The creation of a GDPR compliance programme will have wide-ranging effects on companies and their myriad stakeholders. Company secretaries will be involved in implementing organisations’ GDPR compliance programmes and therefore need to have a clear idea of what the post-25 May privacy compliance landscape will mean for their organisations. In larger organisations, the company secretarial department is likely to be overseeing the work of the teams discussed below, while in smaller organisations company secretaries will often be directly involved in implementing compliance measures.

“While legal teams and the CISO will provide expertise, their workload will remain light with respect to the overall burden of GDPR compliance programmes.”

Our analysis shows (see Figure 1: workload distribution) that while legal teams and the CISO will provide expertise, their workload will remain light with respect to the overall burden of GDPR compliance programmes. Conversely, IT and digital teams will be charged with IT systems evolution, and the workload of these teams will account for nearly half of the total workload necessary for GDPR compliance. IT and digital teams will be tasked with proposing new service offers and IT compliance tools and solutions (per the regulation, data subjects’ rights, consent, portability and deletion). They will also implement changes to existing and future information systems to achieve compliance.

Figure 1: workload distribution

Business teams that collect and use customer data (or in charge of IT systems that process client data) will be required to map their processes, ensure their compliance, change the customer journey, and improve operating procedures with employees and partners.

The projected budget for a GDPR compliance programme heavily depends both on the extent of personal data use within a company, and its current level of maturity. Field feedback shows (see Figure 2: typical budget distribution for a GDPR compliance programme) that half of the amount will be dedicated to catch-up with existing regulations (for example the Personal Data Ordinance in Hong Kong), and only 20% for new requirements brought in by GDPR. The remaining budget is allocated to analysis and steering activities.

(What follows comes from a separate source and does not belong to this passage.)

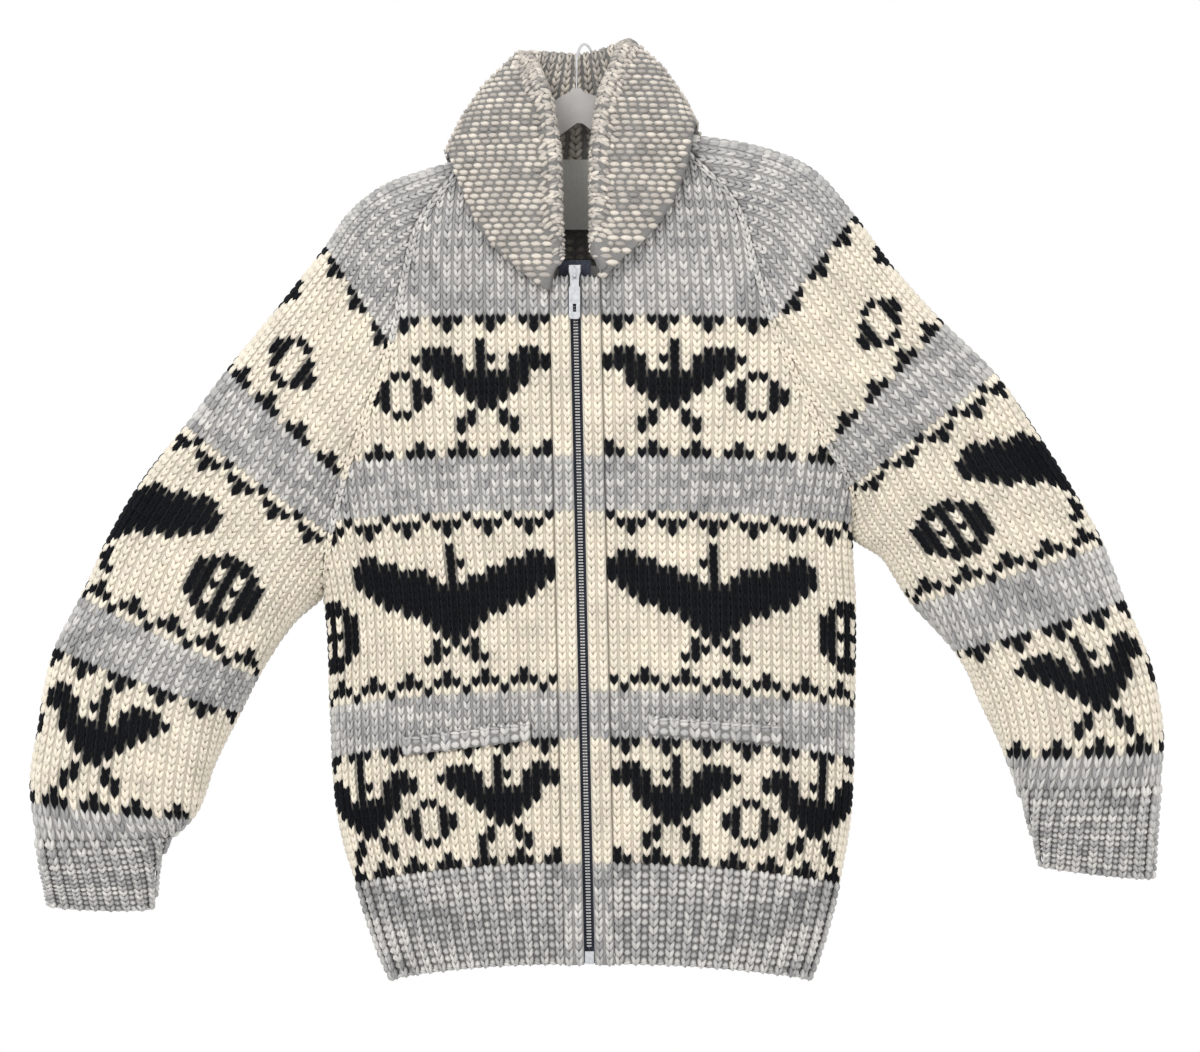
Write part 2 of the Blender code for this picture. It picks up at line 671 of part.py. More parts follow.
def slider(made):
    """Slider body with a wire loop on its face, cut as one outline across the zip."""
    x, face, back, top, bottom = slider_frame()
    half = SLIDER_SIZE[0] / 2
    outline = [(-half, top), (half, top), (half, top - 5), (half - 2.4, bottom), (2.4 - half, bottom),
               (-half, top - 5)]
    rings = [[(x + px * 0.72, back, pz) for px, pz in outline],
             [(x + px * 0.72, face + 2.0, pz) for px, pz in outline],
             [(x + px, face + 1.4, pz) for px, pz in outline],
             [(x + px, face + 0.6, pz) for px, pz in outline],
             [(x + px * 0.86, face, pz * 0.96 + (top + bottom) * 0.02) for px, pz in outline]]
    body = swept_solid("slider", rings, made, smooth_shaded=False)
    front = face - BAIL_OPENING
    loop_top, loop_bottom = top - 1.0, top - 12.0
    inner = [(face + 0.4, loop_top - BAIL_BAR), (front, loop_top - BAIL_BAR - 1.0),
             (front, loop_bottom + BAIL_BAR + 0.6), (face + 0.4, loop_bottom + BAIL_BAR)]
    outer = [(face + 0.4, loop_top), (front - BAIL_BAR, loop_top - 1.6),
             (front - BAIL_BAR, loop_bottom + 1.2), (face + 0.4, loop_bottom)]
    rings = []
    for (iy, iz), (oy, oz) in zip(inner, outer):
        rings.append([(x - BAIL_BAR / 2, iy, iz), (x + BAIL_BAR / 2, iy, iz),
                      (x + BAIL_BAR / 2, oy, oz), (x - BAIL_BAR / 2, oy, oz)])
    loop = swept_solid("slider_loop_shape", rings, made, smooth_shaded=False)
    join = body.modifiers.new("loop", "BOOLEAN")
    join.operation = "UNION"
    join.object = loop
    loop.hide_render = True
    loop.display_type = "WIRE"
    return body


def pull_tab(made):
    """Flat tab with an eye; its cross-bar passes through the slider's loop and is the hinge."""
    centre = hinge_centre()
    x, y, z = centre
    half = PULL_WIDTH / 2
    eye = 1.9
    bar = 0.8
    outer = [(-3.4, bar), (3.4, bar), (3.9, -PULL_EYE), (half - 1.1, -PULL_EYE - 4.5), (half, -PULL_EYE - 6.5),
             (half, -PULL_LENGTH + 1.5), (half - 1.5, -PULL_LENGTH), (1.5 - half, -PULL_LENGTH),
             (-half, -PULL_LENGTH + 1.5), (-half, -PULL_EYE - 6.5), (1.1 - half, -PULL_EYE - 4.5),
             (-3.9, -PULL_EYE)]
    body = tab_plate("pull_tab", outer, PULL_WALL, centre, made)
    for index, (low, high, wide) in enumerate(((-PULL_EYE, -bar, eye), (-32.0, -25.0, 1.5))):
        hole = [(-wide, low), (wide, low), (wide, high), (-wide, high)]
        cutter = tab_plate(f"pull_tab_hole_{index}", hole, PULL_WALL * 3, centre, made)
        cutter.hide_render = True
        cutter.display_type = "WIRE"
        cut = body.modifiers.new(f"hole_{index}", "BOOLEAN")
        cut.operation = "DIFFERENCE"
        cut.object = cutter
    return body


def tab_plate(name, outline, wall, centre, made):
    x, y, z = centre
    rings = [[(x + px, y + depth, z + pz) for px, pz in outline] for depth in (-wall / 2, wall / 2)]
    return swept_solid(name, rings, made, smooth_shaded=False, origin=centre)


# ---------------------------------------------------------------- label
def label(made):
    """Woven label that hangs inside the back neck."""
    return box_solid("neck_label", (-17, 15.9, -166), (26, 17.1, -104), made)


# ---------------------------------------------------------------- hanger
HANGER_REACH = (-196.0, 196.0)
# Upper line of each arm; the hanger hangs a little crooked under the sweater.
HANGER_ARM = {  # (reach from the shank, below)
    -1: [(0, 46), (14, 51), (24, 58), (60, 88), (100, 118), (150, 142), (193, 160.2)],
    1: [(0, 46), (14, 48), (24, 54), (55, 80), (91, 97), (150, 110.5), (199, 120.8)],
}
HANGER_WALL = 9.0
HANGER_BAR_BELOW = 200.0
HANGER_BAR_HEIGHT = 9.0
HANGER_NUB_BELOW = 44.0
SHANK_X = -3.0
SHANK_Y = 16.0
HOOK_RADIUS = 20.0
WIRE = 2.6
HOOK_TURN = math.radians(22)


def hanger(made):
    """Triangular plastic frame: two arms that carry the shoulders and a bar across."""
    reaches = np.linspace(HANGER_REACH[0], HANGER_REACH[1], 25)
    top = []
    for x in reaches:
        rows = HANGER_ARM[-1 if x < SHANK_X else 1]
        top.append((x, -np.interp(abs(x - SHANK_X), [row[0] for row in rows], [row[1] for row in rows])))
    nub = [(SHANK_X - 7, -HANGER_NUB_BELOW - 4), (SHANK_X - 4, -HANGER_NUB_BELOW),
           (SHANK_X + 4, -HANGER_NUB_BELOW), (SHANK_X + 7, -HANGER_NUB_BELOW - 4)]
    left = [point for point in top if point[0] < SHANK_X - 12]
    right = [point for point in top if point[0] > SHANK_X + 12]
    end_low = -HANGER_BAR_BELOW - HANGER_BAR_HEIGHT
    outer = [(HANGER_REACH[0] + 6, end_low)] + left + nub + right + [(HANGER_REACH[1] - 6, end_low)]
    arm = 24.0
    lift = -HANGER_BAR_BELOW
    inner_left = [(x + 14, z - arm + 4 * abs(x) / 200) for x, z in left[1:]]
    inner_right = [(x - 14, z - arm + 4 * abs(x) / 200) for x, z in right[:-1]]
    inner_left = [(x, z) for x, z in inner_left if z > lift + 3]
    inner_right = [(x, z) for x, z in inner_right if z > lift + 3]
    hole = [(inner_left[0][0] - 12, lift)] + inner_left + inner_right + [(inner_right[-1][0] + 12, lift)]
    body = plate_y("hanger_frame", outer, HANGER_WALL, made)
    cutter = plate_y("hanger_hole_shape", hole, HANGER_WALL * 3, made)
    cutter.hide_render = True
    cutter.display_type = "WIRE"
    cut = body.modifiers.new("hole", "BOOLEAN")
    cut.operation = "DIFFERENCE"
    cut.object = cutter
    return body


def plate_y(name, outline, wall, made):
    rings = [[(x, y, z) for x, z in outline] for y in (-wall / 2 + HANGER_Y, wall / 2 + HANGER_Y)]
    return swept_solid(name, rings, made, smooth_shaded=False)


HANGER_Y = 0.0


def hook_seat():
    """Inside top of the hook, measured from the garment's own middle: this is the origin."""
    radius = HOOK_RADIUS + WIRE / 2
    return (SHANK_X + math.sin(HOOK_TURN) * radius, SHANK_Y + math.cos(HOOK_TURN) * radius, 0.0)


def hook(made):
    """Wire hook: straight shank, then an arch that leans back over the collar."""
    radius = HOOK_RADIUS + WIRE / 2
    centre = np.array(hook_seat()) - np.array([0, 0, HOOK_RADIUS])
    lean = np.array([math.sin(HOOK_TURN), math.cos(HOOK_TURN), 0])
    foot = np.array([SHANK_X, HANGER_Y, -HANGER_NUB_BELOW + SEAM_GAP])
    path = [foot, foot + np.array([0, 0, 5.0])]
    for share in np.linspace(0.25, 0.85, 4):
        path.append(foot + np.array([0, 0, 5]) + (np.array([SHANK_X, SHANK_Y, -HOOK_RADIUS - 3])
                                                   - foot - np.array([0, 0, 5])) * share)
    for angle in np.radians(np.linspace(180, -30, 15)):
        path.append(centre + lean * math.cos(angle) * radius + np.array([0, 0, math.sin(angle) * radius]))
    path = np.array(path)
    tangents = np.gradient(path, axis=0)
    tangents /= np.linalg.norm(tangents, axis=1, keepdims=True)
    aside = np.cross(lean, [0, 0, 1.0])
    rings = []
    for point, tangent in zip(path, tangents):
        other = np.cross(tangent, aside)
        other /= np.linalg.norm(other)
        rings.append([point + (aside * math.cos(a) + other * math.sin(a)) * WIRE / 2
                      for a in np.linspace(0, 2 * math.pi, 9)[:-1]])
    return swept_solid("hanger_hook", rings, made)


# ---------------------------------------------------------------- the whole cardigan
def main():
    for existing in list(bpy.data.objects):
        bpy.data.objects.remove(existing)
    cream = material("wool_cream", (0.80, 0.75, 0.65), 0.95)
    cream_right = material("wool_cream_right", (0.79, 0.74, 0.64), 0.95)
    back_wool = material("wool_back", (0.76, 0.71, 0.62), 0.95)
    grey = material("wool_grey", (0.50, 0.49, 0.48), 0.95)
    collar_wool = material("wool_collar", (0.58, 0.56, 0.53), 0.95)
    front_panel(-1, cream)
    front_panel(1, cream_right)
    back_panel(back_wool)
    for side in (-1, 1):
        sleeve(side, material(f"wool_sleeve_{side + 1}", (0.72, 0.69, 0.62), 0.95))
        cuff(side, grey)
        front_band(side, material(f"wool_band_{side + 1}", (0.74, 0.70, 0.62), 0.95))
        pocket_welt(side, grey)
    hem_solids(grey)
    collar(collar_wool)
    silver = material("zip_silver", (0.72, 0.73, 0.75), 0.3, 1.0)
    zip_parts(material("zip_tape", (0.24, 0.27, 0.33), 0.9), material("zip_teeth", (0.12, 0.12, 0.13), 0.4, 1.0),
              silver)
    slider(silver)
    pull_tab(material("pull_silver", (0.70, 0.71, 0.73), 0.3, 1.0))
    label(material("label_cotton", (0.78, 0.77, 0.72), 0.8))
    hanger(material("hanger_plastic", (0.55, 0.53, 0.51), 0.45))
    hook(material("hook_steel", (0.75, 0.75, 0.76), 0.25, 1.0))


main()
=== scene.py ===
"""Visual model of a hand-knit Cowichan zip cardigan on its hanger.

Every knitted piece is a thin shell on the form of its solid, with one raised leg of yarn for each
half stitch. Sizes in the tables are millimetres, measured as in the part: down from the hook.
"""
import math

import bmesh
import bpy
import numpy as np
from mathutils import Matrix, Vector


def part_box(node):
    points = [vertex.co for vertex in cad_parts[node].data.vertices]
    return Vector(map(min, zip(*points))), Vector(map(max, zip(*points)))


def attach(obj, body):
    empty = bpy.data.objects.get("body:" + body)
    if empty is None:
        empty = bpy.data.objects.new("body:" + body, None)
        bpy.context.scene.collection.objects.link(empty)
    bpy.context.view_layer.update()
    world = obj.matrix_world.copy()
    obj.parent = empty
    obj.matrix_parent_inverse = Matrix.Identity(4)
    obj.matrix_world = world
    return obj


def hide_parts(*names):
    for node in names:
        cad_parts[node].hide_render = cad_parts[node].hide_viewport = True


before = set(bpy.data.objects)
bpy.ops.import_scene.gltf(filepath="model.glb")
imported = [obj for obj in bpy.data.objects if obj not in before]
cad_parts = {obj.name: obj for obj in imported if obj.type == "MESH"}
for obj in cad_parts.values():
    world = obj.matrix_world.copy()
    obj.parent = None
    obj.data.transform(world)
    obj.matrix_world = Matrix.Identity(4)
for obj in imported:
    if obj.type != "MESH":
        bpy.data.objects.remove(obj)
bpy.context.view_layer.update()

MM = 0.001

# ---------------------------------------------------------------- driving sizes
SEAM_GAP = 0.30            # space between two pieces that are sewn together
KNIT_WALL = 6.0            # thickness of the bulky knitted cloth
RIB_WALL = 7.0             # thickness of the ribbed hem and cuffs
COLLAR_WALL = 7.0          # thickness of one layer of the collar
ROW_PITCH = 6.73           # height of one knitted row
RIB_ROWS = 13              # rows of rib at the hem and at each cuff
BACK_SAG = 4.0             # how much lower the back hangs at its middle than at the side seams
HEM_BELOW = 806.0          # hem's lower edge at the zip, below the origin
SQUARENESS = 2.4           # exponent of the body's rounded section, 2 is an ellipse
SLEEVE_SQUARENESS = 2.3    # the same for the sleeves
ZIP_TOP = 207.0            # top of the zip
FRONT_TOP = 210.0          # top of the front edges, where the collar's ends begin
ZIP_TOP_X = -4.4           # the zip leans: its top is left of the origin
ZIP_LEAN = 0.0218          # and runs this far to the right for each millimetre down
FRONT_EDGE = 4.6           # from the zip's middle to the edge of each front
BAND_WIDTH = 17.0          # knitted edge band beside the zip
BAND_PROUD = 2.0           # and how far it stands out from the front
ARMPIT_ROW = 53            # sleeve row at which the underarm seam meets the raglan seam
NECK_ROW = 110             # sleeve row at the neck

# Width of each half of the body from the zip line to the side, at each distance below the origin.
# Above the armpit the section runs on inside the sleeve.
BODY_WIDTH = {
    -1: [  # (below, width)
        (84, 232), (117, 240), (160, 250), (230, 255), (318, 252), (380, 246), (440, 236), (485, 226.3),
        (520, 223), (582, 222), (705, 213), (749, 200), (811, 180), (842, 165)],
    1: [
        (84, 240), (117, 248), (160, 258), (230, 265), (280, 263), (340, 257), (390, 248), (435, 238.0),
        (494, 238.5), (582, 236), (705, 227), (749, 217), (811, 198), (842, 184)],
}
# Depth of the body's front and back surfaces from the middle plane.
BODY_DEPTH = [  # (below, front, back)
    (84, 30, 30), (117, 38, 36), (160, 48, 42), (230, 56, 48), (318, 59, 51), (400, 60, 53),
    (485, 61, 55), (582, 62, 56), (705, 60, 55), (749, 58, 54), (811, 54, 50), (842, 51, 47)]
# The knitted rows arch: how much lower each row lies at the side than at the zip.
ROW_DROP = [  # (row, drop)
    (0, 22), (13, 26), (29, 24), (35, 20), (58, 13), (65, 10), (83, 8), (110, 6)]
# Each sleeve row runs from the outer edge to the inner edge, which is the underarm up to
# ARMPIT_ROW and the raglan seam above it.
SLEEVE_ROWS = {
    -1: [  # (row, outer x, outer below, inner x, inner below, half depth)
        (0, -465, 762, -378, 765, 27),
        (13, -476, 703, -359, 701, 33),
        (16, -481, 671, -343, 685, 37),
        (24, -474, 601, -323, 636, 40),
        (32, -460, 536, -301, 592, 42),
        (38, -437, 491, -285, 560, 43),
        (46, -412, 437, -254, 513, 45),
        (53, -384, 390, -225, 485, 46),
        (61, -345, 341, -217, 436, 50),
        (68, -309, 293, -206, 390, 54),
        (77, -264, 238, -184, 330, 56),
        (86, -222, 184, -164, 272, 55),
        (94, -200, 153, -153, 218, 52),
        (102, -165, 128, -140, 168, 46),
        (110, -103, 109, -106, 121, 38)],
    1: [
        (0, 502, 738, 408, 728, 27),
        (13, 508, 656, 387, 659, 33),
        (16, 511, 627, 377, 632, 37),
        (24, 502, 557, 355, 584, 40),
        (32, 477, 494, 332, 538, 42),
        (38, 459, 446, 295, 497, 43),
        (46, 431, 396, 267, 455, 45),
        (53, 400, 347, 239, 435, 46),
        (61, 363, 295, 237, 394, 50),
        (68, 319, 252, 217, 359, 54),
        (77, 275, 204, 191, 307, 56),
        (86, 240, 157, 167, 253, 55),
        (94, 204, 117, 151, 199, 52),
        (102, 156, 97, 135, 149, 46),
        (110, 88, 86, 90, 100, 36)],
}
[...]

typical budget distribution for a GDPR compliance program
Figure 2: typical budget distribution for a GDPR compliance program

DPOs: the newcomers

DPO teams will need to formalise policies, directives and processes. They will be expected to define the organisational targets and ensure compliance of solutions deployed by the business functions and IT teams.
DPOs have historically been attached to legal, compliance, or risk management departments within companies (see Figure 3: DPOs’ historical attachment within corporations). Before the GDPR, DPOs were viewed as legal or IT experts. Moving forward, individuals in this role must know the ins and outs of their business, and assume a new role as facilitator. The GDPR requires strategic thinking and there are currently few expert resources available, therefore DPOs will be tasked with utilising existing expertise and resources to effectively target the most difficult aspects of implementation.

Figure 3: DPO’s historical attachment within corporations

We outline three areas in particular for DPOs to focus their attention (see Figure 4: areas of focus for DPOs).


Figure 4: areas of focus for DPOs

The role of information security officers

CISOs are responsible for ensuring the cybersecurity of personal data and related systems. Given the breadth and depth of their expertise, there are several ways in which CISOs can strongly contribute to compliance before May 2018. This includes, ‘tracking the blind spots’, or ensuring the security of privacy-critical applications.

The CISO can also improve security by adhering to the ‘privacy by design’ principle. Additionally, CISOs offer expertise in prioritising some key privacy technologies in the cybersecurity action plan. The CISO is also usually indispensable for the updating of incident detection and crisis processes including personal data breach notifications. In a post-May 2018 GDPR landscape, CISOs will also need to assist with right to erasure, anonymisation and consent management issues.

What are the priorities for May 2018?

For most companies, meeting each and every GDPR requirement by May 2018 will not be possible. Our recommendation is to focus on the three priorities set out below.

  1. You will need to prove that accountability has been clearly defined and is running within your company, in terms of organisation, policies, privacy by design, privacy impact assessments, etc.
    Some critical processes must be compliant. For these, you need to perform business processes reviews, and to get the associated IT systems compliant.
  2. Choose two transversal topics to address. Our advice is to start with consent management and transfers to third parties. Consent management requires the subject’s agreement to process personal data relating to him or her. This consent has to be clear, explicit, easy to withdraw, given freely, and a record should be kept – a set of rules that may prove tricky to enforce.

Transfer to third parties, on the other hand, requires an ‘adequate level of protection’ of personal data transferred outside the European Economic Area. The regulation does not define what level of protection could be ‘adequate’, as it depends on the current state-of-the-art, and may vary over time.

Following the May deadline, the next steps would then be to handle the remaining business processes and IT systems compliance, as well as the implementation of the rights to erasure (or ‘right to be forgotten’) and to portability.

The right to erasure allows the data subject to obtain the erasure of personal data concerning him or her without undue delay, in a number of cases: if the use of this data is not necessary anymore, if the data subject withdrew consent, if the data has been unlawfully processed, etc. Portability allows the subject to receive his or her data, in a structured and interoperable format, and where technically feasible to require this data to be transferred directly from one organisation (‘controller’ in the law) to another. The technical implementation of both these rights can be a technical challenge.

But do not forget: 25 May 2018 is just the first milestone of the privacy race – which is more a marathon than a sprint.